Clariant Leather Unit Said to Draw Black Diamond, SKAndrew Noel and Patrick Winters
Clariant AG’s leather-chemicals business has attracted offers from private-equity companies including Black Diamond Capital Management LLC and SK Capital Partners LP, according to four people familiar with the matter.
Negotiations are ongoing and an agreement may be reached this year, said the people, who asked not to be identified as the sale process is private. Stahl, a rival of Switzerland’s Clariant in the leather-chemical market owned by French buyout firm Wendel SA, expressed an interest in a merger to lower costs and broaden its offering, one of the people said.
The leather-services business of Clariant, which has 12 production sites and employs about 700 people, may fetch 164 million francs ($181 million), according to the average of five analyst estimates compiled by Bloomberg. Representatives for Clariant, Black Diamond, SK Capital and Wendel declined to comment on a potential deal.
Black Diamond’s takeover of Germany’s TFL Holding GmbH last month marked the potential start of consolidation in the $4 billion leather-chemical industry, after more than five years of failed attempts by the five dominant companies including BASF SE and Lanxess AG to merge assets. Profits of leather-chemical companies suffered amid the European debt crisis and as Asian rivals added capacity, driven by local demand for luxury bags, shoes and upholstery.
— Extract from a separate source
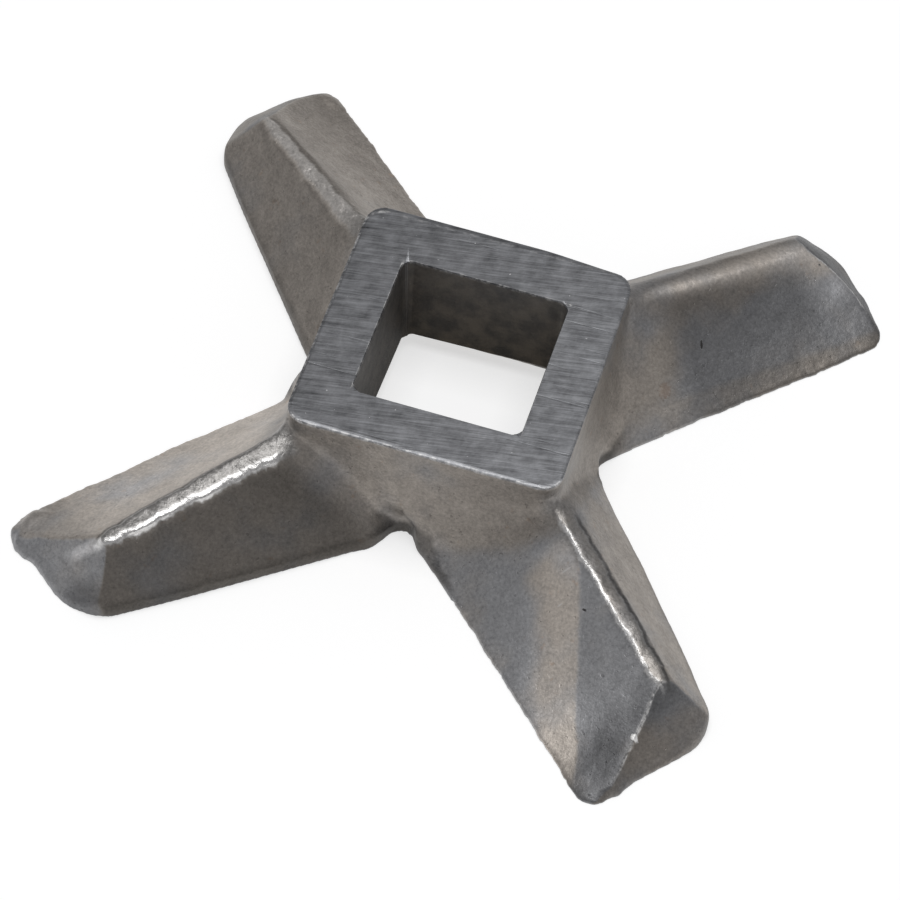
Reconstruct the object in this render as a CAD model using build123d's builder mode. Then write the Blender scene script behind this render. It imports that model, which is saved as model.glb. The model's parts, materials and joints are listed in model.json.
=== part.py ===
"""Four-armed knife of a meat grinder.

A square hub slides on the square end of the feed screw. Four arms run out from its corners. Each arm has
a broad hollow leading face that comes down to the cutting edge, a narrow ridge, a steep trailing face with
a thin land at its foot, and an end that leans inwards. The underside is ground flat and turns against the
hole plate, and only a shallow round recess and the drive hole interrupt it. The knife is cast in one piece.

Millimetres and degrees. The origin is on the axis of the drive hole, in the cutting plane, and +Z points
away from the hole plate. Seen from +Z the knife turns clockwise, with the leading edges first.

An arm is shaped along its own x, with its leading side at -y and its trailing side at +y.
"""

import os
from math import atan2, cos, hypot, radians, sin, tan

from build123d import *

os.makedirs("parts", exist_ok=True)

# Hub
hub_side = 23.4
hub_height = 11.2
hub_corner_radius = 1.8
hub_rim_radius = 0.35

# Drive hole
drive_square = 14.4
drive_corner_radius = 0.9
drive_lower_chamfer = 0.8

# Round recess of the underside, and how far it passes the corners of the drive hole
recess_overlap = 1.3
recess_depth = 0.8

# Plan of an arm. An edge has its distance from the hub's axis and its angle to the arm's middle line.
arm_count = 4
leading_offset = 9.0
leading_angle = 1.8
trailing_offset = 9.4
trailing_angle = 7.4
notch_radius = 1.6

# End of an arm, measured on its middle line. It bulges out between two points on either side of that line.
arm_reach = 37.8
end_slant = 5.0
end_lean = 41.0
end_bulge = 0.6
end_bulge_reach = 9.0
end_land = 0.5
leading_corner_radius = 1.4
trailing_corner_radius = 3.4

# Ridge, a strip that runs down from the hub's corner to the end of the arm
ridge_start_height = 8.8
ridge_end_height = 5.2
ridge_end_reach = 33.5
ridge_offset = 0.75
ridge_angle = 1.8
ridge_start_width = 2.0
ridge_end_width = 1.6
ridge_start_tilt = 0.6

# Faces of an arm
leading_hollow = 0.35
trailing_land = 1.1

# Hollow flare of each hub side. Its top starts near an arm's corner at the height of the ridge and drops
# evenly to the next corner, and its toe runs out on the leading face.
flare_start = 0.75
flare_drop = 2.0
flare_softness = 0.85
flare_sections = 5

# Room by which the forms pass each other before they are cut, and the size of the form that cuts the ends
margin = 6.0
end_form_size = 18.0

half_hub = hub_side / 2
corner_reach = half_hub * hypot(1, 1)
first_station = half_hub / 2
last_station = arm_reach + margin
recess_radius = drive_square / 2 * hypot(1, 1) + recess_overlap
first_arm = 180 / arm_count
flare_end = hub_side - hub_corner_radius
flare_step = (flare_end - flare_start) / (flare_sections - 1)
flare_reaches = [flare_start + step * flare_step for step in range(flare_sections)]


def share(x, at_start, at_end):
    """A measure that changes evenly from the hub's corner to the end of the ridge."""
    part = (x - corner_reach) / (ridge_end_reach - corner_reach)
    return at_start + (at_end - at_start) * part


def plan_line(x, offset, angle):
    """Height of a straight edge of the plan above the arm's middle line."""
    return offset / cos(radians(angle)) + x * tan(radians(angle))


def leading_line(x):
    return plan_line(x, -leading_offset, leading_angle)


def trailing_line(x):
    return plan_line(x, trailing_offset, -trailing_angle)


def end_corner(offset, angle):
    """Where an edge of the plan meets the slanted line of the arm's end."""
    rise = tan(radians(angle))
    slant = tan(radians(end_slant))
    across = plan_line(arm_reach, offset, angle) / (1 + slant * rise)
    return arm_reach - across * slant, across


def end_arc(height):
    """Three points of the bulged end at a height above its land."""
    middle = Vector(arm_reach - height * tan(radians(end_lean)), 0)
    along = Vector(-sin(radians(end_slant)), cos(radians(end_slant))) * end_bulge_reach
    back = Vector(cos(radians(end_slant)), sin(radians(end_slant))) * end_bulge
    return middle - along - back, middle, middle + along - back


def station(x):
    """Plane of the arm's section at x, with its own x to the trailing side and its own y up."""
    return Plane(origin=(x, 0, 0), x_dir=(0, 1, 0), z_dir=(1, 0, 0))


def ridge_leading(x):
    """Leading edge of the ridge strip in the section at x."""
    return Vector(plan_line(x, -ridge_offset, ridge_angle), share(x, ridge_start_height, ridge_end_height))


def ridge_trailing(x):
    """Trailing edge of the ridge strip in the section at x."""
    width = share(x, ridge_start_width, ridge_end_width)
    return ridge_leading(x) + Vector(width, share(x, -ridge_start_tilt, 0))


def leading_arc(x):
    """Low point and middle point of the hollow leading face at x, the low one below the cutting edge."""
    edge = Vector(leading_line(x), 0)
    chord = ridge_leading(x) - edge
    radius = chord.length**2 / (8 * leading_hollow) + leading_hollow / 2
    outward = Vector(-chord.Y, chord.X).normalized()
    centre = edge + chord * 0.5 + outward * (radius - leading_hollow)
    start = atan2(edge.Y - centre.Y, edge.X - centre.X)
    turns = (start - margin / radius, start + chord.length / radius / 2)
    return [centre + Vector(cos(turn), sin(turn)) * radius for turn in turns]


def trailing_low(x):
    """Point of the flat trailing face at x, below its land."""
    foot = Vector(trailing_line(x), trailing_land)
    return foot + (foot - ridge_trailing(x)).normalized() * margin


def leading_height(place):
    """Height of the leading face, its hollow left out, at a place in the plan."""
    edge = leading_line(place.X)
    ridge = ridge_leading(place.X)
    return ridge.Y * (place.Y - edge) / (ridge.X - edge)


def flare_section(reach):
    """Plane and three points of the flare at a distance along the hub's side from the arm's corner.

    The first point is on the hub's side and the last just under the leading face. The middle one makes the
    flare hollow.
    """
    out = Vector(1, -1).normalized()
    foot = Vector(corner_reach, 0) + Vector(-1, -1).normalized() * reach
    height = leading_height(foot)
    fall = atan2(height - leading_height(foot + out), out.length)
    bend = (radians(90) - fall) / 2
    top = Vector(0, ridge_start_height - flare_drop * reach / hub_side)
    spread = top.Y - height
    toe = Vector(spread * cos(fall), height - spread * sin(fall) - leading_hollow)
    inward = Vector(toe.Y - top.Y, top.X - toe.X).normalized()
    middle = (top + toe) * 0.5 + inward * flare_softness * spread * (1 - cos(bend)) / tan(bend)
    return Plane(origin=foot, x_dir=out, z_dir=out.cross(Vector(0, 0, 1))), top, middle, toe


# One arm, carried past its plan on all sides
with BuildPart() as wedge_form:
    for x in (first_station, last_station):
        low, middle = leading_arc(x)
        near = ridge_leading(x)
        far = ridge_trailing(x)
        with BuildSketch(station(x)):
            with BuildLine():
                ThreePointArc(low, middle, near)
                Polyline(near, far, trailing_low(x), (trailing_low(x).X, -margin), (low.X, -margin), low)
            make_face()
    loft(ruled=True)

# Flare of the hub's side on the arm's leading side, from this arm's corner to the next
with BuildPart() as flare_form:
    for reach in flare_reaches:
        plane, top, middle, toe = flare_section(reach)
        with BuildSketch(plane):
            with BuildLine():
                ThreePointArc(top, middle, toe)
                Polyline(
                    toe,
                    (toe.X, -last_station),
                    (-hub_corner_radius, -last_station),
                    (-hub_corner_radius, top.Y),
                    top,
                )
            make_face()
    loft(ruled=True)

# Everything inside the arm's end, which is upright at its land and leans towards the hub above it
with BuildPart() as end_form:
    for height in (-margin, end_form_size):
        low, middle, high = end_arc(height)
        with BuildSketch(Plane.XY.offset(end_land + height)):
            with BuildLine():
                ThreePointArc(low, middle, high)
                Polyline(high, (0, end_form_size), (0, -end_form_size), low)
            make_face()
    loft(ruled=True)

with BuildPart() as arm_form:
    add(wedge_form.part)
    add(end_form.part, mode=Mode.INTERSECT)

# Plan of one arm
with BuildSketch() as arm_plan:
    with BuildLine():
        Polyline(
            (0, leading_line(0)),
            end_corner(-leading_offset, leading_angle),
            end_corner(trailing_offset, -trailing_angle),
            (0, trailing_line(0)),
            close=True,
        )
    make_face()
    fillet(arm_plan.vertices().sort_by(Axis.X)[-2:].sort_by(Axis.Y)[-1], radius=trailing_corner_radius)
    fillet(arm_plan.vertices().sort_by(Axis.Y)[:2].sort_by(Axis.X)[-1], radius=leading_corner_radius)

# Plan of the whole knife, with round notches between the arms
with BuildSketch() as knife_plan:
    Rectangle(hub_side, hub_side)
    with PolarLocations(0, arm_count, start_angle=first_arm):
        add(arm_plan.sketch)
    notches = knife_plan.vertices().filter_by(lambda v: hypot(v.X, v.Y) < corner_reach)
    fillet(notches, radius=notch_radius)

with BuildPart() as cross_blade:
    # Hub
    with BuildSketch():
        RectangleRounded(hub_side, hub_side, hub_corner_radius)
    extrude(amount=hub_height)
    fillet(cross_blade.faces().sort_by(Axis.Z)[-1].edges(), radius=hub_rim_radius)

    # Arms, trimmed upright along the plan
    with PolarLocations(0, arm_count, start_angle=first_arm):
        add(arm_form.part)
        add(flare_form.part)
    add(knife_plan.sketch)
    extrude(amount=hub_height, mode=Mode.INTERSECT)

    # Recess of the underside
    with BuildSketch():
        Circle(recess_radius)
    extrude(amount=recess_depth, mode=Mode.SUBTRACT)

    # Drive hole, its lower rim broken
    with BuildSketch():
        RectangleRounded(drive_square, drive_square, drive_corner_radius)
    extrude(amount=hub_height, mode=Mode.SUBTRACT)
    lower_rim = cross_blade.edges(Select.LAST).filter_by_position(Axis.Z, recess_depth, recess_depth)
    chamfer(lower_rim, length=drive_lower_chamfer)

cross_blade.part.label = "cross_blade"
export_step(cross_blade.part, "parts/cross_blade.step")
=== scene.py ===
# %% [markdown]
# # A cast knife for a meat grinder
#
# This lesson dresses one casting: a square hub with a square hole, and four arms with a sloping face on each
# side of a rough ridge. The shape and the size come from the CAD model, which is loaded first. The surface
# comes from here: the skin that the mould left, the two ground faces, the flash along the ridges, the blunt
# edges and the dents.

# %% Load the frame
import json
import math

import bpy
import numpy as np
from mathutils import Matrix, Vector

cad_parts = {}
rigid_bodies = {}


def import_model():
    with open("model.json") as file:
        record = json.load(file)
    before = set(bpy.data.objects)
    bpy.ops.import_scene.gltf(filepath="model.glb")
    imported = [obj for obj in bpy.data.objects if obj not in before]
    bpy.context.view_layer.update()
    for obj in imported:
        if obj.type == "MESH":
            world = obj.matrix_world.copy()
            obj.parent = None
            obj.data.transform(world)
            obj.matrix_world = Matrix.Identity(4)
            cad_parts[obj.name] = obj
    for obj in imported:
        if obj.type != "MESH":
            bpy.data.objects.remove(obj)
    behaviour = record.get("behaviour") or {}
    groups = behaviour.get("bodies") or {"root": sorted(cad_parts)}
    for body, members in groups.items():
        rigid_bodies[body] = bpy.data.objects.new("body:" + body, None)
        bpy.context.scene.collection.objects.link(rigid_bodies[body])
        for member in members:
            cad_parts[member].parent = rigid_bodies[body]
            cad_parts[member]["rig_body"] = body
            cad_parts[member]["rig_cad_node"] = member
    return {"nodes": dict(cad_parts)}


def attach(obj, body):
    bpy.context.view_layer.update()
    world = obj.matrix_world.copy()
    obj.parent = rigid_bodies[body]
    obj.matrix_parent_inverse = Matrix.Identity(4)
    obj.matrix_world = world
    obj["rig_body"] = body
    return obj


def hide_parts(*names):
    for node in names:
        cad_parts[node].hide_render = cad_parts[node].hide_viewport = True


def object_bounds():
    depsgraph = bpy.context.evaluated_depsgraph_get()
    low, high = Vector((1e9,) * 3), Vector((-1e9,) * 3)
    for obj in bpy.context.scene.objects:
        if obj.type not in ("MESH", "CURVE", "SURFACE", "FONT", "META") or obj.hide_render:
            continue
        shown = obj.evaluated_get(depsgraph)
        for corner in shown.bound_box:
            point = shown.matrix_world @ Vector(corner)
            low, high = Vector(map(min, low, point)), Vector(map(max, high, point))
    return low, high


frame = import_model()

MM = 0.001
cad_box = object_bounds()
casting = frame["nodes"]["cross_blade"]
print("CAD box in mm", [[round(value / MM, 2) for value in corner] for corner in cad_box])

# %% [markdown]
# ## The camera
#
# The photograph looks down on the knife from the front at a little over fifty degrees, with the camera turned
# five degrees about its own axis. A long lens keeps the hub's opposite sides nearly parallel. The angles were
# found by matching the hub's corners, the hole's corners and the arms' ends, and the camera is placed from
# them as a direction and a distance. A small lens shift puts the hub where the photograph has it.

# %% Camera
azimuth, elevation, roll = (math.radians(angle) for angle in (13.095, 53.210, 4.998))
distance = 361.4 * MM
back = Vector((math.sin(azimuth) * math.cos(elevation), -math.cos(azimuth) * math.cos(elevation),
               math.sin(elevation)))
level = (-back).cross(Vector((0, 0, 1))).normalized()
upright = level.cross(-back)
right = math.cos(roll) * level + math.sin(roll) * upright
up = math.cos(roll) * upright - math.sin(roll) * level
camera_data = bpy.data.cameras.new("photo_camera")
camera_data.sensor_width = 36
camera_data.lens = 171.25
camera_data.shift_x = -0.00485
camera_data.shift_y = -0.0247
camera = bpy.data.objects.new("photo_camera", camera_data)
camera.matrix_world = Matrix.Translation(back * distance) @ Matrix((right, up, back)).transposed().to_4x4()
bpy.context.scene.collection.objects.link(camera)
bpy.context.scene.camera = camera
print("camera at", [round(value, 3) for value in camera.location])

# %% [markdown]
# ## One skin over the whole casting
#
# The CAD mesh has few, long triangles, and a casting has no such faces. A copy of it is merged, and the parts
# that a mould adds by itself are put on it as closed pieces that dip into the metal: a strip of flash on each
# rough ridge, and a bead where each nose of the knife has run full. A voxel remesh then melts everything into
# one skin of small, even faces, which can be softened and dented anywhere. The alternative, a cage with a
# subdivision surface, needs its loops planned around every corner, and a casting's soft corners come more
# naturally from smoothing.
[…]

Clariant rose 1.2 percent to 15.24 francs in Zurich trading today, valuing the company at 5.1 billion francs. The stock has gained 23 percent this year.
Clariant this month agreed to sell a unit making detergent and intermediate chemicals to private industrial holding company International Chemical Investors Group for 58 million francs, bringing Chief Executive Officer Hariolf Kottmann closer to his goal of focusing on higher-growth markets.
Kottmann is transforming Clariant after the $2.5 billion purchase of Sued Chemie in 2011. He lowered the price for three units sold to SK Capital Partners to $470 million to get the deal done as results at the businesses making chemicals for the paper, textile and emulsions markets weakened.
Consolidation in the European leather-chemical industry would be aided by signs of economic resurgence in the euro-area economy. Economic confidence in the area increased more than economists forecast in September, the European Commission in Brussels said Sept. 27. That may spur demand for luxury cars, shoes and handbags.
Clariant, based in Muttenz, tried to sell its leather unit in 2008, and Lanxess and BASF previously discussed combining their assets. BASF in 2011 said it failed to find a buyer for its leather-chemicals assets as offers fell short of its own valuation. The company at the time said it would retain the business after management improved its performance.
Lanxess, which has been in the leather-chemicals industry for almost 100 years, purchased Dow Chemical Co.’s chromium ore operations in South Africa in 2006, and it remains the only supplier with the entire value chain from chrome ore to the leather tanning materials. Stahl, owned by Paris-based buyout firm Wendel, said in August that it continues to “seek out consolidation opportunities.”
TFL, a maker of tanning agents and dyestuffs for leather bags and shoes, fell into the hands of creditors before being sold in a prolonged process. A decade of ownership by buyout firm Odewald & Cie. left it with inflated debt at a time when demand was suffering during the economic slowdown in Europe.